Daniels foregrounds his positive experience with Jewish people by recalling fellow children who were Jewish participating in trick and treating during Halloween to raise money for UNICEF. He also referred to Jewish resisters against German fascism during World War II and to the courageous work and tragic deaths of Andrew Goodman and Michael Schwerner in Mississippi in 1964.
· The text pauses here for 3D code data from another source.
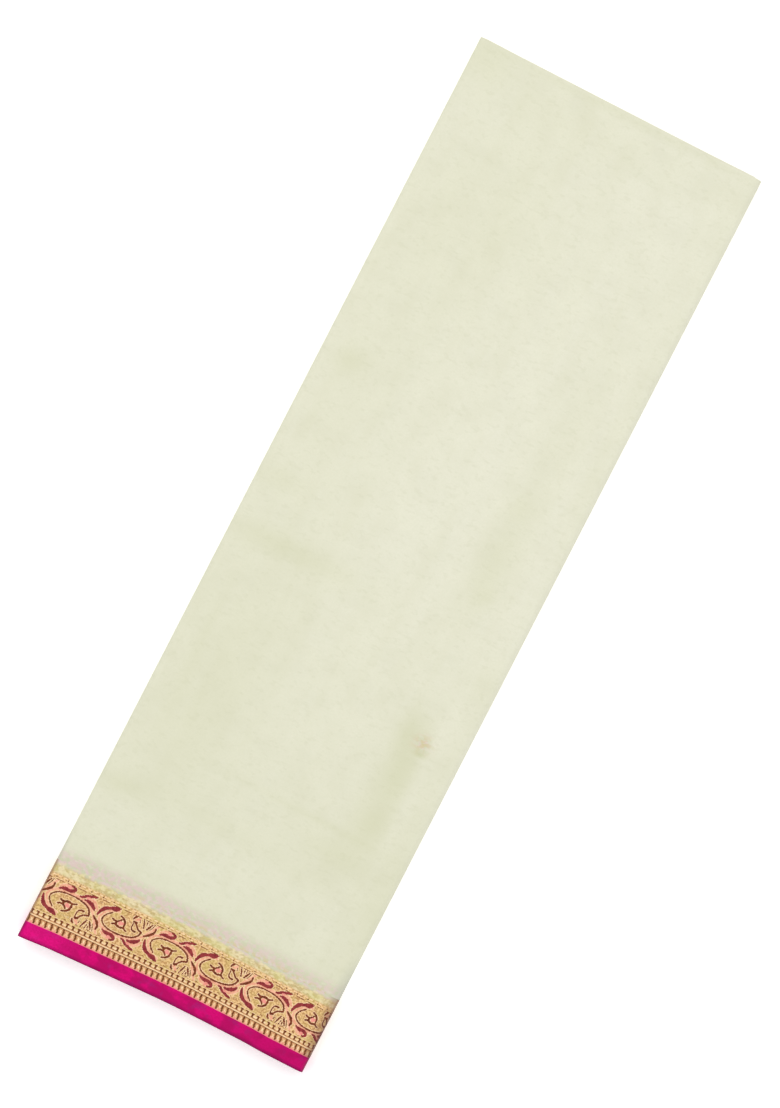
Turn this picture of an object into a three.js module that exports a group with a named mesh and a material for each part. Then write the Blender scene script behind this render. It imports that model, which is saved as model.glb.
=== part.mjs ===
// A silk saree folded flat for a shelf: one woven length, folded once along its middle and then halved
// five times, so that 32 double layers lie on each other and both borders meet at the near end.
// The outer cloth is a wall that runs round the pack. It turns in at the left, where the folds are open,
// and wraps the whole pack at the right. The layers inside share one rounded form, layered at its edges.
// Units are millimetres. X runs across the pack, Y from the border end to the far end, and Z is up.
import * as THREE from "three";

// The pack
const packWidth = 180;
const packLength = 575.4;
const packHeight = 14;
const wall = 1;
const seam = 0.3;

// The woven bands, measured from the selvedge
const selvedgeBand = 9;
const borderDepth = 46;

// Where the outer cloth turns, as half axes across and up. A power of 2 is an ellipse, and more is pressed squarer.
const sideFold = { across: 4.5, up: packHeight / 2, power: 2.5 };
const upperTurn = { across: 2.8, up: packHeight / 4, power: 2.5 };
const lowerTurn = { across: 1.6, up: packHeight / 8, power: 2 };
const turnedIn = 10;

// The top cloth's selvedge hangs out at the left corner, along a straight slope that ends at bowStart
const selvedgeBow = 4.8;
const bowStart = 4;
const bowRound = 12;

// The pack thins towards its ends, over this length
const endSlope = 16;
const farThinning = 0.1;
const nearThinning = 0.06;

// Soft troughs in the top cloth: centre, half sizes across and along, depth, and turn in degrees
const troughs = [
  { x: 57, y: -108, across: 11, along: 42, depth: 0.85, turn: 0 },
  { x: 57, y: 20, across: 10, along: 28, depth: 0.55, turn: -2 },
  { x: 56, y: 112, across: 11, along: 52, depth: 0.35, turn: 2 },
  { x: -60, y: -88, across: 18, along: 36, depth: 0.35, turn: 0 },
];
const troughFade = 9;

// The layers inside
const endRidges = 8;
const ridgeDepth = 0.9;
const insideUnderTop = 0.9;

// How finely each surface is divided
const alongField = 22;
const alongEndSlope = 4;
const acrossTop = 14;
const turnSteps = 8;

const colours = { field: 0xe5e5cd, zari: 0xd8b56a, selvedge: 0xd60e72 };

const left = -packWidth / 2;
const right = packWidth / 2;
const farEnd = packLength / 2;
const nearEnd = -packLength / 2;

const smooth = THREE.MathUtils.smoothstep;

// The share of the pack's full height at a place along it.
function heightShare(y) {
  const far = smooth(y, farEnd - endSlope, farEnd);
  const near = 1 - smooth(y, nearEnd, nearEnd + endSlope);
  return 1 - farThinning * far * far - nearThinning * near * near;
}

// How far the top cloth dips at a place, fading out before its turns.
function dip(x, y) {
  let depth = 0;
  for (const t of troughs) {
    const turn = THREE.MathUtils.degToRad(t.turn);
    const a = ((x - t.x) * Math.cos(turn) + (y - t.y) * Math.sin(turn)) / t.across;
    const b = ((y - t.y) * Math.cos(turn) - (x - t.x) * Math.sin(turn)) / t.along;
    depth += t.depth * Math.exp(-a * a - b * b);
  }
  const inFromSide = packWidth / 2 - upperTurn.across - Math.abs(x);
  return depth * smooth(inFromSide, 0, troughFade);
}

// Where the top cloth's selvedge lies: straight at the right, sloping out at the left.
function topSelvedge(x) {
  const reach = bowStart - left;
  const past = bowStart - x;
  const softened = (past + Math.hypot(past, bowRound)) / 2;
  return nearEnd + selvedgeBow * (1 - Math.min(softened / reach, 1));
}

function straightSelvedge() {
  return nearEnd + selvedgeBow;
}

// A value raised to a power, with its sign kept.
function raised(value, power) {
  return Math.sign(value) * Math.abs(value) ** power;
}

// Part of a squared ellipse in the XZ plane, its turns given in degrees: points, each with its outward direction.
function arc(centre, half, from, to, steps) {
  return Array.from({ length: steps + 1 }, (_, i) => {
    const turn = THREE.MathUtils.degToRad(THREE.MathUtils.lerp(from, to, i / steps));
    const x = raised(Math.cos(turn), 2 / half.power);
    const y = raised(Math.sin(turn), 2 / half.power);
    const slopeX = raised(x, half.power - 1) / half.across;
    const slopeY = raised(y, half.power - 1) / half.up;
    return {
      point: new THREE.Vector2(centre.x + half.across * x, centre.y + half.up * y),
      outward: new THREE.Vector2(slopeX, slopeY).normalize(),
    };
  });
}

// A level stretch whose outer face looks up or down, without its first point.
function level(fromX, toX, z, facing, steps) {
  return Array.from({ length: steps }, (_, i) => ({
    point: new THREE.Vector2(THREE.MathUtils.lerp(fromX, toX, (i + 1) / steps), z),
    outward: new THREE.Vector2(0, facing),
  }));
}

// The outer cloth's route round the pack, in three stretches
const upperCentre = new THREE.Vector2(left + upperTurn.across, packHeight - upperTurn.up);
const sideCentre = new THREE.Vector2(right - sideFold.across, sideFold.up);
const lowerCentre = new THREE.Vector2(left + lowerTurn.across, lowerTurn.up);

function topRoute() {
  return [
    ...level(upperCentre.x, left + turnedIn, packHeight - 2 * upperTurn.up, -1, 1),
    ...arc(upperCentre, upperTurn, 270, 90, turnSteps),
    ...level(upperCentre.x, sideCentre.x - seam, packHeight, 1, acrossTop),
  ];
}

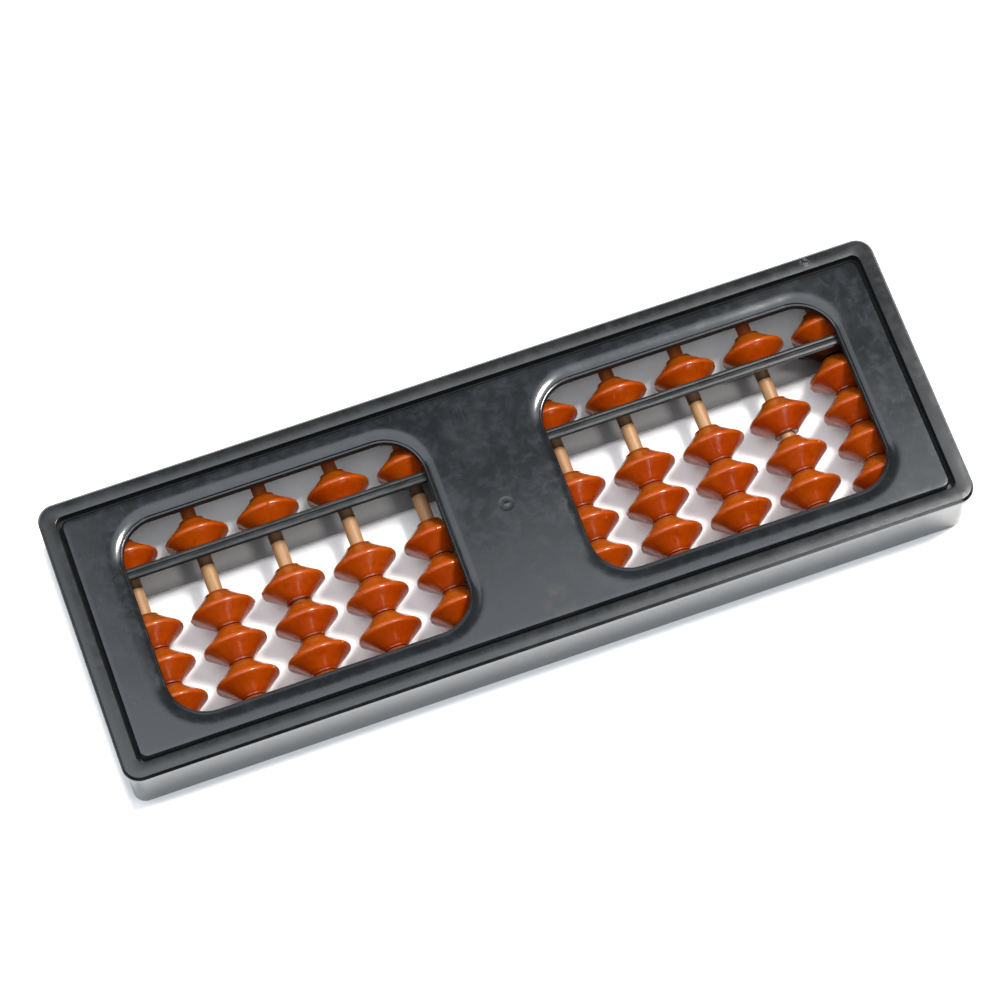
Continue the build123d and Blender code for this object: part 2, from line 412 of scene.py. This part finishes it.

For him university administrators and college professors should recall these moments of Jewish heroism and the practice of humane values when many students are protesting Israeli policies.
However,
it is Daniels who speaks for those who want to recreate “a homogeneous,
non-diverse bubble of groupthink.” While he, to his credit (see the essay
linked below on academic freedom), opposes the banning of speech and protest
around US and Israeli policy he is speaking for those that do. He invokes what
amounts to the old “some of my best friends” are Jewish and/or “aren’t Jewish
people virtuous,” and by doing so ignores the history of the creation and
perpetuation of the state of Israel and the plight of the Palestinian people.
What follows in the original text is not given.